I also think it had a rather mollifying effect on me re: my opinion of Rolan and his compatriots, as well, even though I’m not sure it should. As you may recall, back in COT I was not at all enamored of the idea that we were supposed to accept Rolan as a good guy; if I remember correctly, in fact, I said (more or less) that calling the guy a hero for only stooping to sexual blackmail instead of outright assault was extremely not cool.
And I still stand by that stance on its merits but, well. The women’s determined perception of their protectors as honorable people here did not fail to move me, nor did I miss Alliandre’s belief that Kinhuin would have helped her regardless of whether she accepted his advances or not. I still think romantically pursuing people who are functionally slaves is fucked up, but then again the entire situation was fucked up, and it certainly beat leaving them unprotected from those not so interested in romance, so agh.
Also, this is the first time I’ve had to think about Rolan et al since they were killed in KOD, in a way which at the time I found shocking, and you know, I may have thought Rolan was a skeeze, but I certainly don’t think that warranted him the end he got. So maybe there is some element here of not wanting to speak ill of the dead (even the fictional dead), or maybe I just feel that their deaths more than expiated whatever sins I felt them guilty of.
Plus, Faile’s statement that she thought Rolan was in love with her well, first of all, it surprised me. I don’t know why I never quite thought of Rolan’s regard for Faile in such terms, but I didn’t. I thought that he liked her, and found her intriguing, and of course that he wanted her sexually, but love, well, that’s a little different, if true, and I have no reason to think Faile is wrong.
And maybe I’m just a giant sap, but I found that very poignant. Or, to be honest, I found it heartbreaking, really, for both Rolan himself, for being willing to die for a woman he knew didn’t return his feelings, and for Faile, who feels (rightly) that she was complicit in Rolan’s death even though Perrin swung the hammer. How must it feel to know you’ve helped kill a guy who was in love with you, even if you didn’t love him back?

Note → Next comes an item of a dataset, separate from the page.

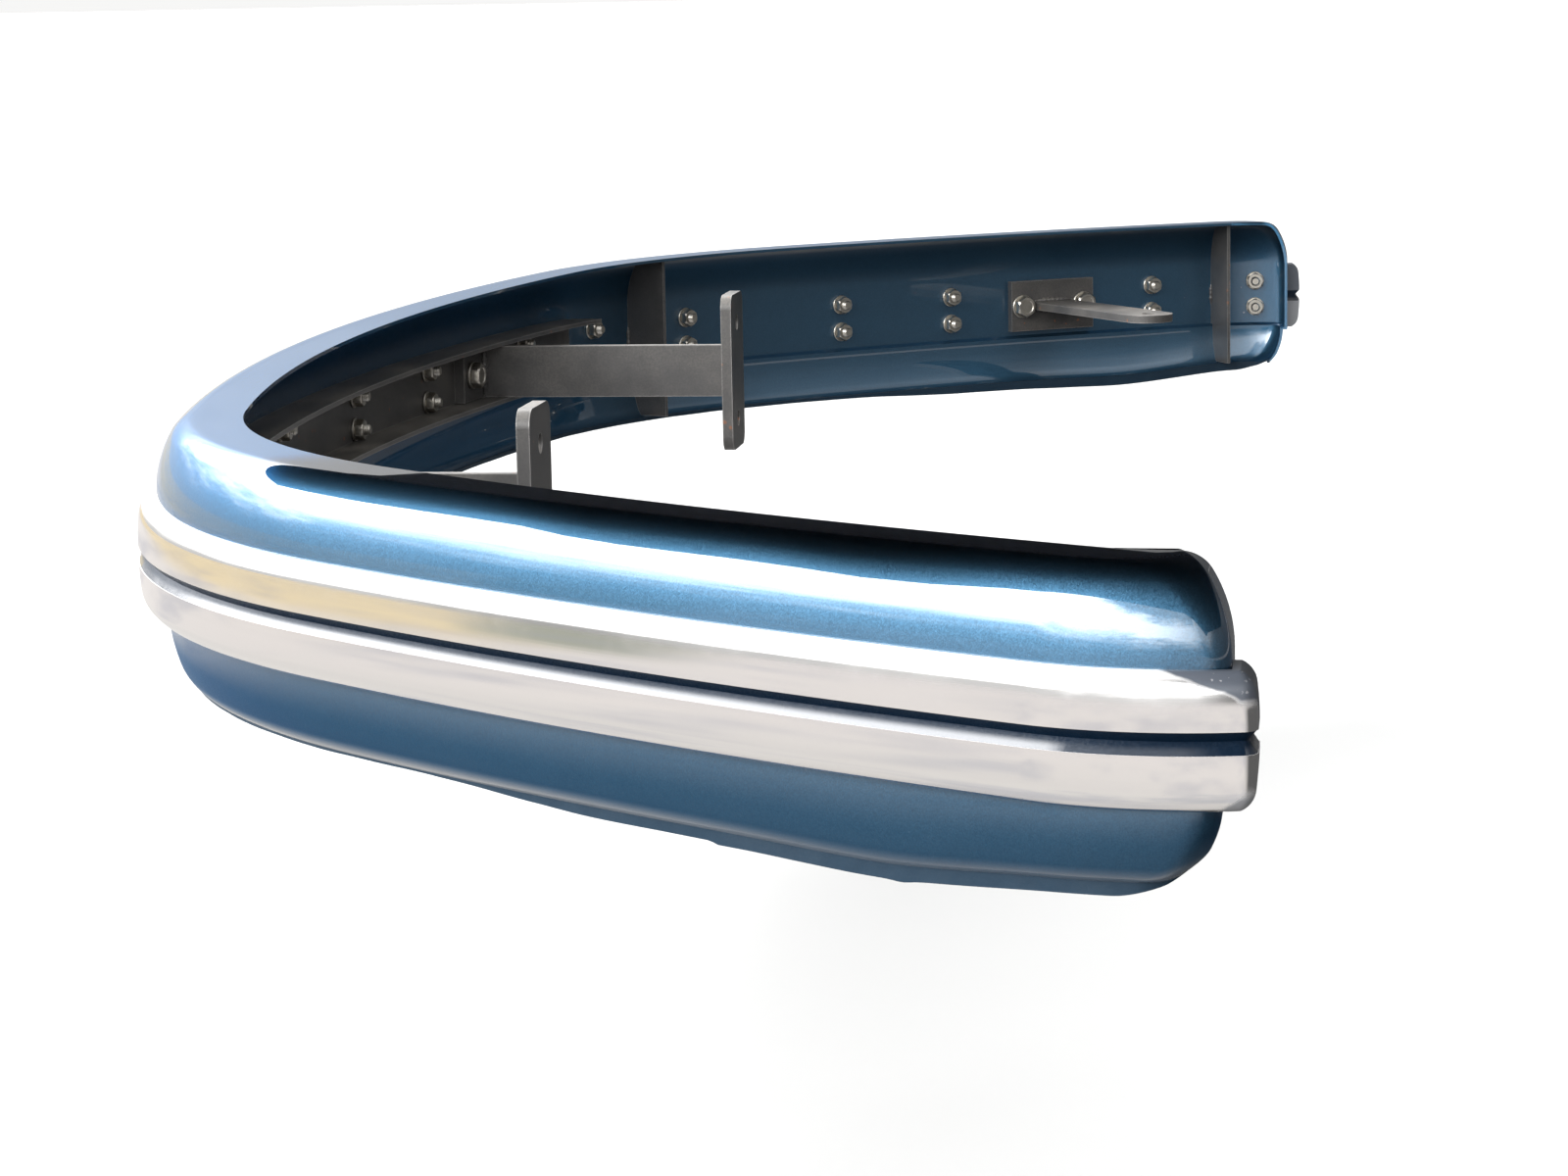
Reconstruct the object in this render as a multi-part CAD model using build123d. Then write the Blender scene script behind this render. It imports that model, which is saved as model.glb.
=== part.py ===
from build123d import *
import math
import os

# Front bumper of a small 1950s coupe: a pressed, painted blade with two bright bands, held by irons.
# Millimetres. X runs across the car (+X is its left side), the car faces -Y, Z is up.
# The origin is the middle of the four bolts that hold the main irons to the body.

# Plan of the bright bands' outer face, from the middle of the car round to one end.
# Each row: radius, heading at which the arc ends (0 is straight across the car, 90 is along its side).
FRONT_Y = -190.0
BUMPER_DEPTH = 510.6
PLAN_ARCS = ((1985.0, 11.0), (385.0, 48.6), (1720.0, 60.0), (97.0, 110.0))
END_Y = FRONT_Y + BUMPER_DEPTH
PAST_END = 125.0

# Section: every depth is measured inward from the bands' outer face, every height from the groove.
BAND_PROUD = 8.0
GROOVE_DEPTH = 3.0
GROOVE_SETBACK = 0.3
GROOVE_TOP = 3.2
GROOVE_BOTTOM = -4.0
UPPER_BAND_TOP = 21.0
LOWER_BAND_FOOT = -22.0
BAND_ROUND = 8.0
BAND_ROUND_TURN = 66.0
BAND_CORNER = 6.0
BAND_RETURN = 18.0

# Each lobe: depth where it leaves the seat, how far it draws in, its height, the radius at its crest.
UPPER_LOBE = (8.0, 17.0, 30.8, 12.0)
LOWER_LOBE = (11.0, 17.0, 32.0, 14.0)
LOWER_LOBE_AT_END = (11.0, 27.0, 29.5, 22.0)
LOWER_LOBE_CUT = 29.5
HOLLOW_CUT = 26.7
LIP_HEIGHT = 6.6
LIP_END_GAP = 38.0
BLADE_BACK = 45.0
SHEET = 1.8
MARGIN = 6.0

# Inner beam behind the seat, and the irons that carry it.
BEAM_HALF_LENGTH = 430.0
BEAM_HEIGHT = 36.0
BEAM_DEPTH = 22.0
BEAM_SHEET = 2.5
IRON_X = 290.0
IRON_THICK = 6.0
IRON_HEIGHT = 30.0
FOOT_WIDTH = 70.0
PAD_HEIGHT = 90.0
PAD_WIDTH = 46.0
PAD_ROUND = 8.0
PAD_BOLT_SPACING = 56.0
BOLT_HOLE = 4.5

# Side stays and the ribs inside the blade, placed by their heading in plan.
STAY_HEADING = 56.0
STAY_FOOT_HEIGHT = 34.0
STAY_FOOT_LENGTH = 64.0
STAY_THICK = 5.0
STAY_WIDTH = 32.0
STAY_REACH = 140.0
RIB_THICK = 2.0
RIB_BACK = 40.0
RIB_GAP = 0.02
FRONT_RIB_HEADING = 30.0
END_RIB_HEADING = 66.0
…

I’m guessing, pretty darn shitty. However necessary his death may have been.
So, yeah. I don’t know if that makes me a big hypocrite or what, but I don’t really think so. And anyway, I feel what I feel, and I reserve the right to change my mind when new info (new to me, anyway) is presented. And also, maybe now that I have some distance from the vortex of suck that was that entire plotline I can be a little more forgiving about it.
But the point is, the scene made me cry, and not too many things in fiction (outside of gratuitous animal death and soul-crushing stupidity) make me cry, so there you have it. Well done.
Oh, and Perrin was in this chapter.
.Aaaand again I could have totally left it like that, because even with the trip to the Dreamworld nothing actually happened in Perrin’s section, at all. Which I recall originally seriously annoyed me, especially when I realized that this was the last time we were going to see him in the book.
Post-ToM, of course, this is a lot easier to understand and/or be patient with. Not to mention, ToM makes it much easier to see how much this is a set-up for everything Perrin will deal with in the next book, and not just aimless vamping, which is definitely what it struck me as the first time I read it.
So, bye, Perrin n’ Faile! I look forward to savoring your future Awesome in ToM!